Sep 17 2 Comments

What else do we need?

girl in doorSm

The reason for my silence for such a long time is simple. I have been in the land of no Internet. Kind of nice. Kind of isolated. I did not miss email much, but I did miss interacting with all of you in my blog-world.

I was in Burma and spent time with the Kachin. The Kachin are a strong, proud, honest, courageous and wonderful people whose lives have been torn apart by a brutal war that has lasted for more than two years now. Two years of constant attacks by the Burma Army. Two years of oppression and suffering. Two years of freedom completely lost.

I love the Kachin people, and would like nothing more than to see them free to enjoy their beautiful land.
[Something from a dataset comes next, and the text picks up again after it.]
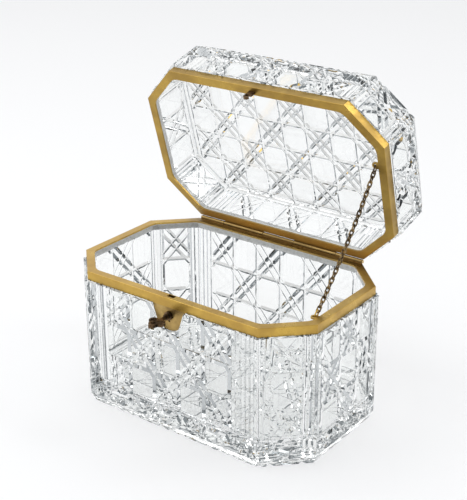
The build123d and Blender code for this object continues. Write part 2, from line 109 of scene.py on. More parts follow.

In the days to come I think I want to share with you some of the stories I heard, and what I observed. I learned a lot from the Kachin. I did for example learn to be more content with what I have.

I would ask them: “So what can we do to help you?” They were living in the most miserable camps, with nothing but thin and leaky bamboo huts to sleep in. It was rainy and cold, and they did not have anything waterproof. They ate the same old rice every day, and the rations they received where nowhere close to what they really wanted to eat. They children were sick. Their toilets stank. It was not a very good life. And, yet, when I asked, they replied: “We are actually doing fine. We don’t need anything right now. We have food, shelter and medicine. What else would we need?”

“What else would we need?” they asked while living in one of the poorest places I have ever seen. “We have everything.”

What a stark contrast it was to the life I observe (and live) here. We have so much stuff we have a hard time finding place for it. We have so much food we run the risk of dying from fat. We have such nice houses and clothes and cars. But do we stop whining? Oh, no. Unlike the Kachin refugees, we make sure everybody knows when we have needs and wants. And it seems like the more we have, the less content we get.

It is a strange thing.

This mother and child get food every day thanks to Partners. I like to know that. We do make a difference.

This mother and child get food every day thanks to Partners. I like to know that. We do make a difference.

I learned from the Kachin to be grateful today. To be grateful for what I have. To practice being content in all circumstances. I may not succeed, and if I don’t, I know where to find the Kachin who can help me.